In 1925 Topham won first prize in a poster competition for the Canadian National Pilgrimage to Rome, and in 1928 a review in Toronto’s Star Weekly noted "that unbelievable moonlight which he has compounded by some mysterious alchemy" in his urban scenes and landscapes. In 1932 Topham caused a stir by submitting an article to the Star upbraiding a critic and defending his own work and that of A.Y. Jackson, Adrien Hebert, Edwin Holgate, and Adam Sherriff Scott: "The whole article reads as a veiled sneer: what slight praise is given to a few works is in most cases negatived immediately by further words of disparagement.... It does seem to me that the work of writing the article might with advantage have been allotted to a critic who possessed, at least, a little more knowledge, vision and appreciation of works of art. He won the AAM's Jessie Dow Prize at the Spring Exhibition twice. One of the winning works, Grey Day, Montreal, was selected for the Royal Suites at the Windsor Hotel during the visit of the royal family in 1939. By 1944, unhappy with the contemporary art selected for the Spring Exhibition, he joined several disgruntled artists in signing an open letter to the Star.

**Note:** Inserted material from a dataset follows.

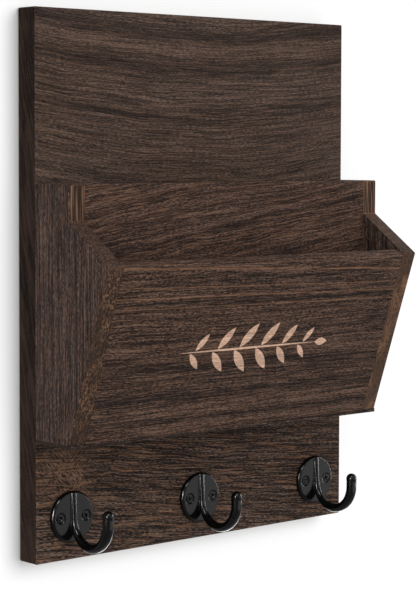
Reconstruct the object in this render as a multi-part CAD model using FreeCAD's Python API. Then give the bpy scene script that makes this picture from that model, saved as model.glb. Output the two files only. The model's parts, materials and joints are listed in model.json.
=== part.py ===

Topham was known for his small, colourful sketches in graphite, oil, watercolour, pastel, and acrylic. During the Depression he earned four hundred dollars painting a mural for the Mount Royal Chalet, part of a make-work project with his former Beaver Hall colleagues Hebert, Edwin Holgate, Robert Pilot — and nine others. In 1944 he painted Flight No. 3 Westbound, a mural depicting a Trans-Canada plane flying over the Rocky Mountains for the "Tea Wing" restaurant at Dorval Airport. His largest commission was eleven murals for the foyer of Montreal's Laurentian Hotel. Topham was a member of the Guild of Canadian Commercial Artists, a charter member of the Pen and Pencil Club, and president of the Independent Art Association of Montreal. In 1944 he joined ARCA. A review of landscape watercolours and oils exhibited at the Arts Club noted his "ability to convincingly depict water in violent motion. Topham died twenty years later in Montreal on March 11, 1966. He was married to Alice (Adelaide) Louise Burcombe and had two children.